John's book, based on his phenomenal success, is just one of the marketing books I'm reading. On my nightstand I also have: The Fine Print of Self-Publishing by Mark Levine (highly recommended, if you're thinking of publishing independently); Guerrilla Marketing for Writers, Jay Conrad Levinson, Rick Frishman & Michael Larsen; and The Essential Guide to Getting Your Book Published, Arielle Eckstut and David Henry Sterry. I took a publishing workshop from Arielle and David at Stanford University and recommend their workshop. You can find where they'll be teaching in coming months at www.thebookdoctors.com.
Among the many things John Locke recommends is this: Love your audience, every last one of them. That makes sense and it's how I feel about you. Thanks for showing up in the Word Garden, for sending notes of encouragement, for telling your friends about Adrift in the Sound, for supporting my work by investing your valuable time, interest and hard-earned dollars. I'll keep writing with gratitude and hope you'll keep reading.
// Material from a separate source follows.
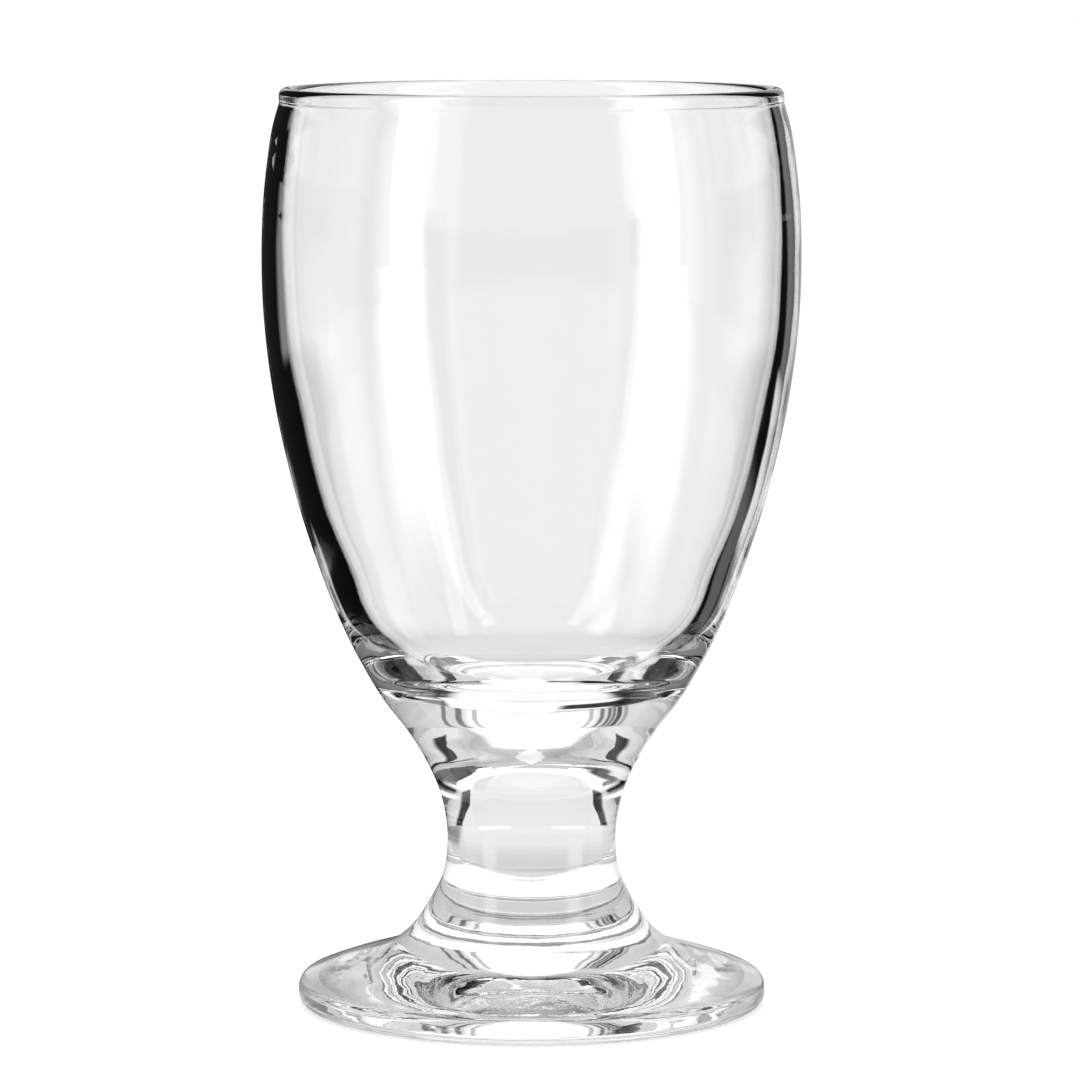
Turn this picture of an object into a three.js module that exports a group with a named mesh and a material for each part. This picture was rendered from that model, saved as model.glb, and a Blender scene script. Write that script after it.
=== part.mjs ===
// A clear footed drinking glass: a deep barrel-shaped bowl, a short solid stem and a round foot.
// Millimetres, +Z up. The origin is the centre of the face that the foot stands on.
// The three pieces are turned about Z and share one smooth outer line. They are fused at two flat
// seams, where each ends in a disc that its neighbour's disc meets exactly.
import * as THREE from 'three';

// Driving dimensions
const height = 136.5;
const footRadius = 34.9;
const sidesPerTurn = 64;

// The rim: the bowl's edge, melted to a rounded bead with a short upright band below it
const rim = {
  outerRadius: 37.2,
  innerRadius: 34.9,
  arcHeight: 1.15,
  outerBand: 1.1,
  innerBand: 1.0,
  steps: 8,
};

// The outer line from the foot's edge to the rim, as [radius, height] points of one smooth curve.
// The waist is at its narrowest point and the belly at its widest.
const footLine = [
  [33.7, 4.25],
  [29.9, 5.65],
  [26.0, 6.85],
  [21.4, 8.55],
  [18.0, 11.3],
];
const footSeam = [15.2, 15.4];
const stemLine = [
  [13.2, 19.6],
  [12.6, 24.6],
  [13.15, 29.6],
];
const bowlSeam = [14.8, 34.6];
const bowlLine = [
  [18.2, 40.5],
  [22.8, 46.7],
  [27.4, 55.2],
  [31.5, 65.3],
  [35.3, 77.5],
  [38.2, 91.0],
  [39.7, 104.5],
  [39.7, 118.0],
  [38.5, 129.0],
];

// The inside of the bowl from under the rim to the crease round its floor, as [radius, height].
// The wall is about 2 mm at the rim, 2.6 mm at the belly and over 4 mm where it meets the base.
const insideLine = [
  [35.7, 131.6],
  [36.8, 124.0],
  [37.15, 112.0],
  [36.3, 99.0],
  [34.05, 87.0],
  [30.95, 75.0],
  [27.4, 65.3],
  [23.9, 57.5],
  [19.4, 51.9],
];
const floorCrease = [14.5, 50.2];
const floorCentreHeight = 49.0;

// The foot's edge and underside
const edge = {
  lowerWidth: 1.9,
  lowerHeight: 1.5,
  upperRadius: 1.8,
  upperHeight: 2.55,
  upperSweep: 70,
  steps: 4,
};
const underside = {
  ringInnerRadius: 30.4,
  hollowDepth: 1.6,
  steps: 5,
};

const stepsPerPoint = 2;

const point = (pair) => new THREE.Vector2(pair[0], pair[1]);

// Samples the curve through all the points between two of them, both ends included.
function smoothLine(pairs, first, last) {
  const curve = new THREE.SplineCurve(pairs.map(point));
  const steps = (last - first) * stepsPerPoint;
  const line = [];
  for (let i = 0; i <= steps; i += 1) {
    const share = (first + i / stepsPerPoint) / (pairs.length - 1);
    line.push(curve.getPoint(share));
  }
  return line;
}

// Samples part of an ellipse between two angles in degrees, counter-clockwise from outwards.
function arc(centre, width, rise, from, to, steps) {
  const line = [];
  for (let i = 0; i <= steps; i += 1) {
    const angle = THREE.MathUtils.degToRad(from + ((to - from) * i) / steps);
    line.push(new THREE.Vector2(
      centre[0] + width * Math.cos(angle),
      centre[1] + rise * Math.sin(angle),
    ));
  }
  return line;
}

const rimBandTop = height - rim.arcHeight;
const outerRimFoot = [rim.outerRadius, rimBandTop - rim.outerBand];
const innerRimFoot = [rim.innerRadius, rimBandTop - rim.innerBand];

const outerLine = [...footLine, footSeam, ...stemLine, bowlSeam, ...bowlLine, outerRimFoot];
const footSeamIndex = footLine.length;
const bowlSeamIndex = footSeamIndex + 1 + stemLine.length;

// The bead over the rim, from the outside over the top to the inside.
function rimLine() {
  const centre = [(rim.outerRadius + rim.innerRadius) / 2, rimBandTop];
  const width = (rim.outerRadius - rim.innerRadius) / 2;
  return arc(centre, width, rim.arcHeight, 0, 180, rim.steps);
}

// A shallow dish: a parabola from its lip to its lowest or highest point on the axis.
function dish(lip, centreHeight, steps) {
  const line = [];
  for (let i = 0; i <= steps; i += 1) {
    const share = i / steps;
    const rise = (centreHeight - lip[1]) * (1 - share * share);
    line.push(new THREE.Vector2(lip[0] * share, lip[1] + rise));
  }
  return line;
}

function bowlProfile() {
  const outside = smoothLine(outerLine, bowlSeamIndex, outerLine.length - 1);
  const insidePoints = [innerRimFoot, ...insideLine, floorCrease];
  const inside = smoothLine(insidePoints, 0, insidePoints.length - 1);
  const floorSteps = 3;
  const floor = dish(floorCrease, floorCentreHeight, floorSteps).reverse();
  const seamCentre = point([0, bowlSeam[1]]);
  return [seamCentre, ...outside, ...rimLine(), ...inside, ...floor.slice(1)];
}

function stemProfile() {
  const outside = smoothLine(outerLine, footSeamIndex, bowlSeamIndex);
  return [point([0, footSeam[1]]), ...outside, point([0, bowlSeam[1]])];
}

function footProfile() {
  const hollow = dish([underside.ringInnerRadius, 0], underside.hollowDepth, underside.steps);
  const lowerCentre = [footRadius - edge.lowerWidth, edge.lowerHeight];
  const lowerCorner = arc(lowerCentre, edge.lowerWidth, edge.lowerHeight, -90, 0, edge.steps);
  const upperCentre = [footRadius - edge.upperRadius, edge.upperHeight];
  const upperCorner = arc(
    upperCentre, edge.upperRadius, edge.upperRadius, 0, edge.upperSweep, edge.steps,
  );
  const top = smoothLine(outerLine, 0, footSeamIndex);
  const seamCentre = point([0, footSeam[1]]);
  return [...hollow, ...lowerCorner, ...upperCorner.slice(0, -1), ...top, seamCentre];
}

// Turns a profile about Z. It starts and ends on the axis, and has the glass on its left.
function turned(name, profile, material) {
  const geometry = new THREE.LatheGeometry(profile, sidesPerTurn);
  geometry.rotateX(Math.PI / 2);
  const mesh = new THREE.Mesh(geometry, material);
  mesh.name = name;
  return mesh;
}

function clearGlass(colour, roughness) {
  return new THREE.MeshStandardMaterial({ color: colour, roughness, metalness: 0 });
}

const goblet = new THREE.Group();
goblet.add(turned('bowl', bowlProfile(), clearGlass(0xebeded, 0.02)));
goblet.add(turned('stem', stemProfile(), clearGlass(0xe6e8e8, 0.03)));
goblet.add(turned('foot', footProfile(), clearGlass(0xe8eaea, 0.05)));

export default goblet;
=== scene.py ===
import bpy
import math
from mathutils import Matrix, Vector, noise


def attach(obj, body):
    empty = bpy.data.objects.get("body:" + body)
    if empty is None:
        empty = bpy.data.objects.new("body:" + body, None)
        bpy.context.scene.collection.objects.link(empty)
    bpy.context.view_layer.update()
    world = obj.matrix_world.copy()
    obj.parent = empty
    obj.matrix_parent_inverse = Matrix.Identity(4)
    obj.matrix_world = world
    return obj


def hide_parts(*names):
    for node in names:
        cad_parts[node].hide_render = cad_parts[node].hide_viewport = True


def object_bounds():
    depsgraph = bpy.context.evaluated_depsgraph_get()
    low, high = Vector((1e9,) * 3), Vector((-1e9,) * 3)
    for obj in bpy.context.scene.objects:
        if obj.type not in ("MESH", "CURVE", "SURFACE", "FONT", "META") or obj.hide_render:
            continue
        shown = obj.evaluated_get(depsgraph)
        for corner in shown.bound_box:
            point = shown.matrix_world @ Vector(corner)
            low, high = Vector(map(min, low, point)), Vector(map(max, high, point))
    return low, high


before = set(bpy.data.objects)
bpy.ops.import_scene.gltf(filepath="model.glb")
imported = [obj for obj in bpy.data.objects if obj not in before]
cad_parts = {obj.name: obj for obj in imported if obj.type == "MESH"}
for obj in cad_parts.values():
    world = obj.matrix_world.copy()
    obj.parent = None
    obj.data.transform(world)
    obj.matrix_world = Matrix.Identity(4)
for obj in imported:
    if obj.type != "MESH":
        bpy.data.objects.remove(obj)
cadLow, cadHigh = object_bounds()
mm = 0.001
print("frame loaded, box in mm", [round(v / mm, 1) for v in cadHigh - cadLow])

scene = bpy.context.scene
scene.view_settings.view_transform = "Standard"

# glass needs many bounces, or its thick base goes black
scene.cycles.max_bounces = 40
scene.cycles.transmission_bounces = 32
scene.cycles.glossy_bounces = 24
scene.cycles.diffuse_bounces = 3


# camera

cameraSetup = {
    "distance": 816.5,        # mm, level distance from the goblet's axis
    "height": 163.1,          # mm above the table
    "sideways": 1.25,         # mm, the goblet stands this much left of the picture's centre
    "tiltDown": 6.545,        # degrees
    "lens": 184.4,            # mm
    "sensor": 36.0,           # mm
    "clip": (0.05, 60.0),     # m, the nearest and the furthest that it sees
}


def makeCamera():
    data = bpy.data.cameras.new("camera")
    data.lens = cameraSetup["lens"]
    data.sensor_width = cameraSetup["sensor"]
    data.clip_start, data.clip_end = cameraSetup["clip"]
    camera = bpy.data.objects.new("camera", data)
    camera.location = (
        cameraSetup["sideways"] * mm,
        -cameraSetup["distance"] * mm,
        cameraSetup["height"] * mm,
    )
    camera.rotation_euler = (math.radians(90 - cameraSetup["tiltDown"]), 0, 0)
    scene.collection.objects.link(camera)
    scene.camera = camera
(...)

But, right now, gotta get back to work.
See you in the garden, bring your favorite book.
Friday, May 11, 2012
Got this message from a reader, Southern forestry expert W.V. (Mac) McConnell:
|Climate change is causing wildfires to burn more fiercely,|
pumping more greenhouse gases into the atmosphere
than previously thought, according to a new study
published in Nature Geosciences.
A Look at the Record: Apalachicola National Forest 2000-2009 Planning Period
In 2000 the three National Forests in Florida began operating under a 10 year Land and Resource Management Plan. Here are the results of timber resource management on the largest of these forests, the Apalachicola, for the planning period that has just ended.
Land managers have two principal tools available (to manage forests): fire and timber harvesting. The 10 year record for fire use is good: 86% (947,000 acres) of the planned prescribed burn area was treated. Now, let’s look at how well the Forest managed the timber resource and how this has affected some other key components of the ecosystem.
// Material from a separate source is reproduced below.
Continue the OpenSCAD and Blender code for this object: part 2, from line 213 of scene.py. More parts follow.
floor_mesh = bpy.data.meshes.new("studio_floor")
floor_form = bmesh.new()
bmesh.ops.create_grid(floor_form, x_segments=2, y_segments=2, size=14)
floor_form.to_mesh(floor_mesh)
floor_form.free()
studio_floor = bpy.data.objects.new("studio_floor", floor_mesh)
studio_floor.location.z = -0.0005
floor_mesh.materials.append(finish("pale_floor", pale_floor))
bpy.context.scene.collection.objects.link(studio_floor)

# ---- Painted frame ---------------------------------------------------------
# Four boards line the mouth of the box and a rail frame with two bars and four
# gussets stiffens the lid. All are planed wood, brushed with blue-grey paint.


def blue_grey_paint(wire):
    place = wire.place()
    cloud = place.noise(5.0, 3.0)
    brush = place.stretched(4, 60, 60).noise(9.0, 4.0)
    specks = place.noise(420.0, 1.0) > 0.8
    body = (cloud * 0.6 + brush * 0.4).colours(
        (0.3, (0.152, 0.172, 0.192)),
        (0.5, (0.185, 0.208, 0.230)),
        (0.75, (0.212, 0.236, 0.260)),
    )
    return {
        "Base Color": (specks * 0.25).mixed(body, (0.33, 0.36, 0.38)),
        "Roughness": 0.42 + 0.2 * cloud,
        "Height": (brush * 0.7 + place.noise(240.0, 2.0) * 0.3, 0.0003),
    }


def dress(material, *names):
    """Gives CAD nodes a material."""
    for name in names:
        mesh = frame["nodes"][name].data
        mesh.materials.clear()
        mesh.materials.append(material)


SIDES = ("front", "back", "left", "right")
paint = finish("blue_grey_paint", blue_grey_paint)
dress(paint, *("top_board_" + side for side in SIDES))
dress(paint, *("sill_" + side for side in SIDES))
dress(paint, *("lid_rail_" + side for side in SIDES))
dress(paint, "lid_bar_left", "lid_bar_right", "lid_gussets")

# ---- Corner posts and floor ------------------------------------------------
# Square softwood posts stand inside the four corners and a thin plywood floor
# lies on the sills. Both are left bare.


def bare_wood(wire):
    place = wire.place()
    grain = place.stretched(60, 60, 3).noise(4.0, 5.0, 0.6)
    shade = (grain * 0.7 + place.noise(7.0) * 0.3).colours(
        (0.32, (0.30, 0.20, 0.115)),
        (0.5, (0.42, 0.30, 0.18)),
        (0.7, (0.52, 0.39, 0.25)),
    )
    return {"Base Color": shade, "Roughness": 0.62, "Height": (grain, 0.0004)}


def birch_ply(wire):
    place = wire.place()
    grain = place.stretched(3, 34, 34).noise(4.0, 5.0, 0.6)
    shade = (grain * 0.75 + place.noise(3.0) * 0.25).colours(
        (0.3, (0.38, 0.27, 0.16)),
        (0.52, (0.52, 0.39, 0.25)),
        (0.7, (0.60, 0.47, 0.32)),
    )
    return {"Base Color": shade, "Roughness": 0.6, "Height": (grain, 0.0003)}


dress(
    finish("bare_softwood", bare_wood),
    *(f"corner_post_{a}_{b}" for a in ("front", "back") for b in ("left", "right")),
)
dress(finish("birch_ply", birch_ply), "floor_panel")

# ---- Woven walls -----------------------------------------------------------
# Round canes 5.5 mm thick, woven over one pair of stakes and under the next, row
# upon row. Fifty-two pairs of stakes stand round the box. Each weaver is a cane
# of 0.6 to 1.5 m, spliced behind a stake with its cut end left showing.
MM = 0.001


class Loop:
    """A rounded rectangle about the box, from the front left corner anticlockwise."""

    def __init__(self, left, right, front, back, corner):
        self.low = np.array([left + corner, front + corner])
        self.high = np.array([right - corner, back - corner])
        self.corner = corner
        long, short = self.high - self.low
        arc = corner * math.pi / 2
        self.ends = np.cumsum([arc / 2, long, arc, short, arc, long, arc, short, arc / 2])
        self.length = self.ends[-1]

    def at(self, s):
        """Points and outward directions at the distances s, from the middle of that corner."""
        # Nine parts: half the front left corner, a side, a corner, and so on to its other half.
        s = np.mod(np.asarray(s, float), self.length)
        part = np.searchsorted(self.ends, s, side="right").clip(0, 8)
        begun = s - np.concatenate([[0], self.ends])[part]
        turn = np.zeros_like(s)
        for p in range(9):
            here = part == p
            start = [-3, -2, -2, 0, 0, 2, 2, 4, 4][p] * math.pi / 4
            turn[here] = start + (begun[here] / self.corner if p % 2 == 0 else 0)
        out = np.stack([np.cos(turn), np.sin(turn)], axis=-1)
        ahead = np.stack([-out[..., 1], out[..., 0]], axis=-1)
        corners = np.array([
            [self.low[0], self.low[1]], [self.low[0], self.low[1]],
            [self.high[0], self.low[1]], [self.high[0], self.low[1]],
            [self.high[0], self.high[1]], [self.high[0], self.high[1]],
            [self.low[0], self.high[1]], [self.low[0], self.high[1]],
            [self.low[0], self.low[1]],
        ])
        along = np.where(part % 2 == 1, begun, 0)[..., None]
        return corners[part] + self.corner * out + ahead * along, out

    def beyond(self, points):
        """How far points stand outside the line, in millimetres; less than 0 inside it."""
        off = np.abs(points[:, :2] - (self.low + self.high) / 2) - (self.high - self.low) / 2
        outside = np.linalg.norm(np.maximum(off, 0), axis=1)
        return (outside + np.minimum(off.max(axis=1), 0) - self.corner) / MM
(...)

The Forest grows enough wood each year to make a line of stacked cords ~360 miles long. How much wood did we actually cut? The 10 year average annual cut was .95 MMcf or 5% of the total annual growth Inventory increase. The rest of the forest reduction was due to 30% mortality.
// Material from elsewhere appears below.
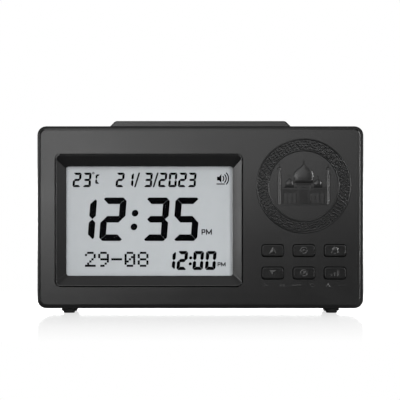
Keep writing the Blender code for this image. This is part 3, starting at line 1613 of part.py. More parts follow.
def build_power_jack(parts, tools):
    """The barrel socket: a square body, a round nose in the cover's hole, a bore and its centre pin."""
    moulding = material("jack_moulding", (0.015, 0.015, 0.016), 0.45)
    plated = material("jack_pin_plating", (0.72, 0.71, 0.68), 0.25, 1.0)
    start = JACK_END - JACK_LENGTH
    nose_end = BODY_DEPTH - PIECE_GAP
    rect = around(JACK_X, JACK_Z, JACK_WIDTH, JACK_HEIGHT)
    jack = block("power_jack", rect, start, JACK_END, moulding, parts)
    nose = cylinder(
        "jack_nose",
        JACK_NOSE_RADIUS,
        (JACK_X, at_depth(JACK_END - EMBED), JACK_Z),
        (JACK_X, at_depth(nose_end), JACK_Z),
        None,
        tools,
    )
    bore = cylinder(
        "jack_bore",
        JACK_BORE_RADIUS,
        (JACK_X, at_depth(nose_end - JACK_BORE_DEPTH), JACK_Z),
        (JACK_X, at_depth(nose_end + OVERRUN), JACK_Z),
        None,
        tools,
    )
    join(jack, nose)
    cut(jack, bore)
    cylinder(
        "jack_pin",
        JACK_PIN_RADIUS,
        (JACK_X, at_depth(nose_end - JACK_BORE_DEPTH + PIECE_GAP), JACK_Z),
        (JACK_X, at_depth(nose_end - JACK_PIN_RECESS), JACK_Z),
        plated,
        parts,
        SMALL_ROUND,
    )


def build_leads(parts, tools, cover):
    """The jacketed leads from the board to the speaker's rim and into the battery bay."""
    jacket = material("lead_jacket", (0.30, 0.02, 0.02), 0.50)
    start_y = at_depth(BOARD_END + LEAD_END_CLEARANCE)
    rim_x = SPEAKER_X - SPEAKER_RADIUS + SPEAKER_RIM_WIDTH / 2
    start = (rim_x, start_y, board_rect()[2] + THERMISTOR_INSET)
    end = (rim_x, at_depth(SPEAKER_RIM_START - LEAD_END_CLEARANCE), SPEAKER_Z)
    wire("speaker_lead", eased_path(start, end, LEAD_STRAIGHT, LEAD_STRAIGHT), LEAD_RADIUS, jacket, parts)
    bay_left, _, _, bay_top = BAY_RECT
    x = bay_left + CONTACT_THICKNESS + 2 * PIECE_GAP + LEAD_RADIUS
    z = bay_top - LEAD_RADIUS - PIECE_GAP
    start = (x + LEAD_SWAY, start_y, z - LEAD_SWAY)
    end = (x, at_depth(BAY_FLOOR + LEAD_STRAIGHT), z)
    through = LEAD_STRAIGHT + BAY_WALL + LEAD_RADIUS
    wire("battery_lead", eased_path(start, end, LEAD_STRAIGHT, through), LEAD_RADIUS, jacket, parts)
    hole = cylinder(
        "battery_lead_hole",
        LEAD_RADIUS + PIECE_GAP,
        (x, at_depth(BAY_FLOOR - BAY_WALL - OVERRUN), z),
        (x, at_depth(BAY_FLOOR + OVERRUN), z),
        None,
        tools,
        SMALL_ROUND,
    )
    cut(cover, hole)


def main():
    for leftover in list(bpy.data.objects):
        bpy.data.objects.remove(leftover)
    parts = new_collection("prayer_time_clock")
    tools = new_collection("cutters")
    build_front_housing(parts, tools)
    cover = build_rear_cover(parts, tools)
    build_display_bezel(parts)
    build_display_stack(parts, tools)
    build_main_board(parts, tools)
    build_keys(parts, tools)
    build_snooze_bar(parts, tools)
    build_snooze_switch(parts, tools)
    build_feet(parts)
    build_case_screws(parts)
    build_speaker(parts)
    build_battery_door(parts, tools)
    build_cells(parts)
    build_contacts(parts)
    build_power_jack(parts, tools)
    build_leads(parts, tools, cover)


main()
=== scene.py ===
"""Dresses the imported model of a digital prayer-time clock.

Every piece is modelled with Blender's own operators at its real size, in metres, in the frame of the
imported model: the clock looks along -Y, +X is to its right as seen from the front, and it stands on z = 0.
"""

import json
import math
from contextlib import contextmanager

import bmesh
import bpy
from bpy.props import FloatProperty, FloatVectorProperty, IntProperty, PointerProperty, StringProperty
from mathutils import Matrix, Vector

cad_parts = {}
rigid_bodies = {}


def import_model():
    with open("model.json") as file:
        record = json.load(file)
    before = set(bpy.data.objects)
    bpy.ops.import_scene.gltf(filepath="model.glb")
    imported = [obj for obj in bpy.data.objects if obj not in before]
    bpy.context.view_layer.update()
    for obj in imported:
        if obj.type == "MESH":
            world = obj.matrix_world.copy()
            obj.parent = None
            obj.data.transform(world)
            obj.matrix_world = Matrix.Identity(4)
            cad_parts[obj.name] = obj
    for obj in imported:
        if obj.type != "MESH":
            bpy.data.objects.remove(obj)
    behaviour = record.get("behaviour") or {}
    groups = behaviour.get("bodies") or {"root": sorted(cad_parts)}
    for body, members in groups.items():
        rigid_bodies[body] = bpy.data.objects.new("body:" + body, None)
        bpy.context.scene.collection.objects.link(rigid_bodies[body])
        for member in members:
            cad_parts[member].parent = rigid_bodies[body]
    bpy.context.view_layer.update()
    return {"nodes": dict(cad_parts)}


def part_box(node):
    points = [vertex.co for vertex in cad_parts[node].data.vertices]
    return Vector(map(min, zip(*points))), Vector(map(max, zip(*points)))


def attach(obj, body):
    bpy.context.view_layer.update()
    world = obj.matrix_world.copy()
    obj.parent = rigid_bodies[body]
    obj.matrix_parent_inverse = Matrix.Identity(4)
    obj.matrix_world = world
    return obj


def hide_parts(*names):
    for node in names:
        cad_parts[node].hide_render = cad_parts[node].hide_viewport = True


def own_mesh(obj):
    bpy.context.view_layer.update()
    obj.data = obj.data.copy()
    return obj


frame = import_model()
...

On the Apalachicola National Forest during the past 10 years -- the forest increased by 35%, 30% of it died, while just 5% of timber was harvested. Left unchecked, the current growth conditions will lead to greater density, increased tree mortality and sharply declining forest health.
The same situation is playing out in California's forests -- they're dying faster than they're being harvested. Harvesting has pretty much been halted in California and we've got thousands of acres of cord wood piling up -- waiting for the next spark.
Sustainable harvesting to maintain forest health. Actively manage the forests and put people back to work cutting timber before it's too late.
With thanks to Mac, note that in California,the state's wildland fire fighting agency, CalFire, has just declared the official start of fire season. Disaster is just one careless spark away. Get out in the environment, but please take care.